Would you restate all the data that follows, word for word?

######

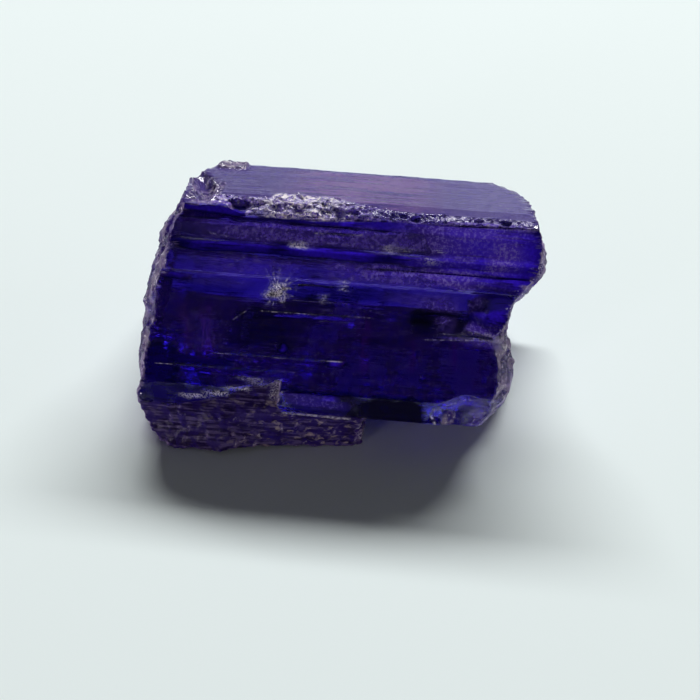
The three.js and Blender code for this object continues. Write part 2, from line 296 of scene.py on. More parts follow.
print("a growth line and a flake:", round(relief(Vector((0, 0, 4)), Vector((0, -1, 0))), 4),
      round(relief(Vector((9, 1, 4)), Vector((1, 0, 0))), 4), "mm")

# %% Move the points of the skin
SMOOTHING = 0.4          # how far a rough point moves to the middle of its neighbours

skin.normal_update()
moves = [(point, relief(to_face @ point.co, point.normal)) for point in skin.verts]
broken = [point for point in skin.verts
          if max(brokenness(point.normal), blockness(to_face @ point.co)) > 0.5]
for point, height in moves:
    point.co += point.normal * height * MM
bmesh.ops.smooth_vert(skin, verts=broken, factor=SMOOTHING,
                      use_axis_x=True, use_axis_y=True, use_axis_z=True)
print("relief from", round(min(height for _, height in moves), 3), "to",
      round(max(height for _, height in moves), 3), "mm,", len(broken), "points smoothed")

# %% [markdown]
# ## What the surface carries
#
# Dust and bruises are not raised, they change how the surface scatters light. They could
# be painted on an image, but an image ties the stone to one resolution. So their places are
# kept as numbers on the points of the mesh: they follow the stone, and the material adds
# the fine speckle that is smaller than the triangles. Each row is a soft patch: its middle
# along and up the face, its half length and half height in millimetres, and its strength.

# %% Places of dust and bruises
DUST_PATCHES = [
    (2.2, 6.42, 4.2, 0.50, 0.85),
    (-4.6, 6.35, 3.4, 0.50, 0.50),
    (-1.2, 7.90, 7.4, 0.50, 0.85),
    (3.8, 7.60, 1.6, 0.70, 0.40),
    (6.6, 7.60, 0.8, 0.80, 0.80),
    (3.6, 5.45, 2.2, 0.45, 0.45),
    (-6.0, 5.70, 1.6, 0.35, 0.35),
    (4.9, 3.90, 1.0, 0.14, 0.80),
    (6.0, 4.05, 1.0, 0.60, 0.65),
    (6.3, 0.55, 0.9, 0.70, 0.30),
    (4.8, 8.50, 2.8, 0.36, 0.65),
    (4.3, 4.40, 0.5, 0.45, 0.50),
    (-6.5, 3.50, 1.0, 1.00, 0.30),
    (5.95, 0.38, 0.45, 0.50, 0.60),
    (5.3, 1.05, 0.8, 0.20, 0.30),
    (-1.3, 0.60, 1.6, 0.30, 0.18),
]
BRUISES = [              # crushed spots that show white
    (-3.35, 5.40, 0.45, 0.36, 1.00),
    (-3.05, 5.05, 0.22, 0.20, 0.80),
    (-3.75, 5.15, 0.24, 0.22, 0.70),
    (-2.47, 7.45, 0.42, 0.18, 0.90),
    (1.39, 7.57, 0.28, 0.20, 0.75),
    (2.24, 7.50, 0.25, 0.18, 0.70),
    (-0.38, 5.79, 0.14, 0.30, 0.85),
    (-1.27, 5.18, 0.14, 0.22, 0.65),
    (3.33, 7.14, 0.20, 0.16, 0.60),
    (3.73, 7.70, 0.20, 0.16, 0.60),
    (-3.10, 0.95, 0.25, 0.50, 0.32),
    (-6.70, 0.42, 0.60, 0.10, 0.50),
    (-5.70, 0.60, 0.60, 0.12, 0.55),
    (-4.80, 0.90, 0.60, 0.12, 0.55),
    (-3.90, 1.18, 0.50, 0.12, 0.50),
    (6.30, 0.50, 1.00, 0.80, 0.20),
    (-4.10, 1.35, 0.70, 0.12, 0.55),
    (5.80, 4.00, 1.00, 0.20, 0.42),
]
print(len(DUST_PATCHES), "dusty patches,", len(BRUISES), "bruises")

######

## SOLUTION TO THIS TASK
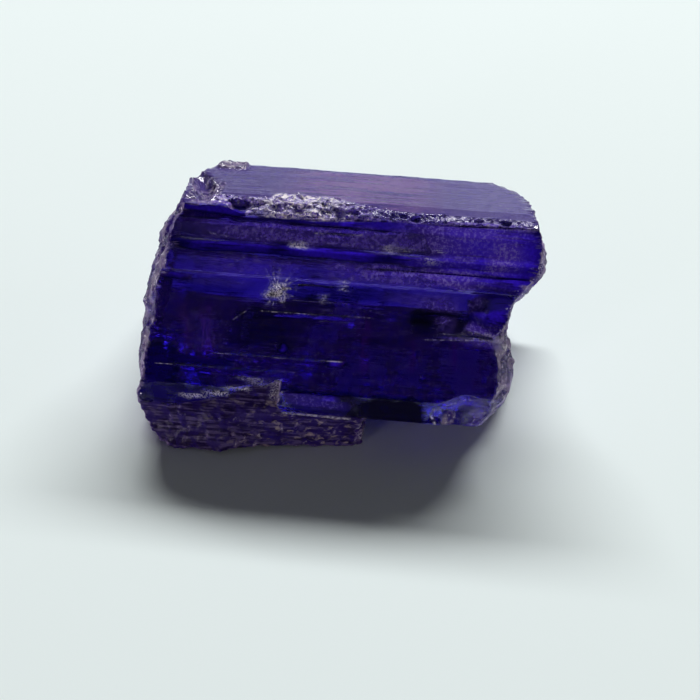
The three.js and Blender code for this object continues. Write part 2, from line 296 of scene.py on. More parts follow.
print("a growth line and a flake:", round(relief(Vector((0, 0, 4)), Vector((0, -1, 0))), 4),
      round(relief(Vector((9, 1, 4)), Vector((1, 0, 0))), 4), "mm")

# %% Move the points of the skin
SMOOTHING = 0.4          # how far a rough point moves to the middle of its neighbours

skin.normal_update()
moves = [(point, relief(to_face @ point.co, point.normal)) for point in skin.verts]
broken = [point for point in skin.verts
          if max(brokenness(point.normal), blockness(to_face @ point.co)) > 0.5]
for point, height in moves:
    point.co += point.normal * height * MM
bmesh.ops.smooth_vert(skin, verts=broken, factor=SMOOTHING,
                      use_axis_x=True, use_axis_y=True, use_axis_z=True)
print("relief from", round(min(height for _, height in moves), 3), "to",
      round(max(height for _, height in moves), 3), "mm,", len(broken), "points smoothed")

# %% [markdown]
# ## What the surface carries
#
# Dust and bruises are not raised, they change how the surface scatters light. They could
# be painted on an image, but an image ties the stone to one resolution. So their places are
# kept as numbers on the points of the mesh: they follow the stone, and the material adds
# the fine speckle that is smaller than the triangles. Each row is a soft patch: its middle
# along and up the face, its half length and half height in millimetres, and its strength.

# %% Places of dust and bruises
DUST_PATCHES = [
    (2.2, 6.42, 4.2, 0.50, 0.85),
    (-4.6, 6.35, 3.4, 0.50, 0.50),
    (-1.2, 7.90, 7.4, 0.50, 0.85),
    (3.8, 7.60, 1.6, 0.70, 0.40),
    (6.6, 7.60, 0.8, 0.80, 0.80),
    (3.6, 5.45, 2.2, 0.45, 0.45),
    (-6.0, 5.70, 1.6, 0.35, 0.35),
    (4.9, 3.90, 1.0, 0.14, 0.80),
    (6.0, 4.05, 1.0, 0.60, 0.65),
    (6.3, 0.55, 0.9, 0.70, 0.30),
    (4.8, 8.50, 2.8, 0.36, 0.65),
    (4.3, 4.40, 0.5, 0.45, 0.50),
    (-6.5, 3.50, 1.0, 1.00, 0.30),
    (5.95, 0.38, 0.45, 0.50, 0.60),
    (5.3, 1.05, 0.8, 0.20, 0.30),
    (-1.3, 0.60, 1.6, 0.30, 0.18),
]
BRUISES = [              # crushed spots that show white
    (-3.35, 5.40, 0.45, 0.36, 1.00),
    (-3.05, 5.05, 0.22, 0.20, 0.80),
    (-3.75, 5.15, 0.24, 0.22, 0.70),
    (-2.47, 7.45, 0.42, 0.18, 0.90),
    (1.39, 7.57, 0.28, 0.20, 0.75),
    (2.24, 7.50, 0.25, 0.18, 0.70),
    (-0.38, 5.79, 0.14, 0.30, 0.85),
    (-1.27, 5.18, 0.14, 0.22, 0.65),
    (3.33, 7.14, 0.20, 0.16, 0.60),
    (3.73, 7.70, 0.20, 0.16, 0.60),
    (-3.10, 0.95, 0.25, 0.50, 0.32),
    (-6.70, 0.42, 0.60, 0.10, 0.50),
    (-5.70, 0.60, 0.60, 0.12, 0.55),
    (-4.80, 0.90, 0.60, 0.12, 0.55),
    (-3.90, 1.18, 0.50, 0.12, 0.50),
    (6.30, 0.50, 1.00, 0.80, 0.20),
    (-4.10, 1.35, 0.70, 0.12, 0.55),
    (5.80, 4.00, 1.00, 0.20, 0.42),
]
print(len(DUST_PATCHES), "dusty patches,", len(BRUISES), "bruises")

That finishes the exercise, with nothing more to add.